As previously mentioned, for steel pipes acting as yielding elements, there is a reduction in their stiffness. We define that

$$k = \frac{{A_{2} }}{{A_{1} }},$$
(34)

where A1 denotes the cross-sectional area of the segmental linings and A2 represents the actual cross-sectional area of steel pipes.

There is a relationship between compression stress and elastic modulus of material that

$$E = \frac{\sigma }{\varepsilon } = \frac{F}{\varepsilon A},$$
(35)

where σ and ε are compression stress and strain, respectively. F denotes the axial force. E and A are the elastic modulus and cross-sectional area of the material.

Considering the stress state of steel pipes in the lining, Eq. (35) can be rewritten as

$$E_{2} = \frac{{F_{\theta } }}{{\varepsilon_{2i} A_{2} }},$$
(36)

where Fθ represents the tangential axial force in the lining.

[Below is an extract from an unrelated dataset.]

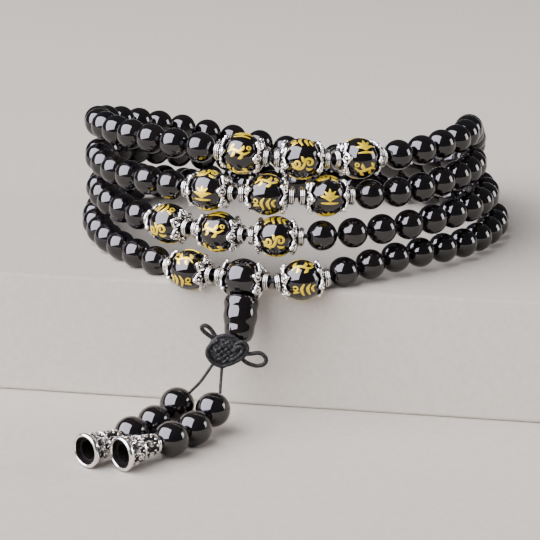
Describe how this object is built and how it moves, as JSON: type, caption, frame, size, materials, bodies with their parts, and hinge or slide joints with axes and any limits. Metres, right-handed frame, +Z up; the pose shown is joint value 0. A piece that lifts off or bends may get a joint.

Substituting Eq. (34) into (36) provides

$$kE_{2} = \frac{{F_{\theta } }}{{\varepsilon_{2i} A_{1} }}.$$
(37)

The right part of Eq. (37) is the calculation formula for elastic modulus of normal yielding elements where a reduction in stiffness is not considered. Then, replacing E2 in Eq. (21) with kE2 can provide the elastic modulus of homogenized lining where a reduction in stiffness of steel pipes is estimated.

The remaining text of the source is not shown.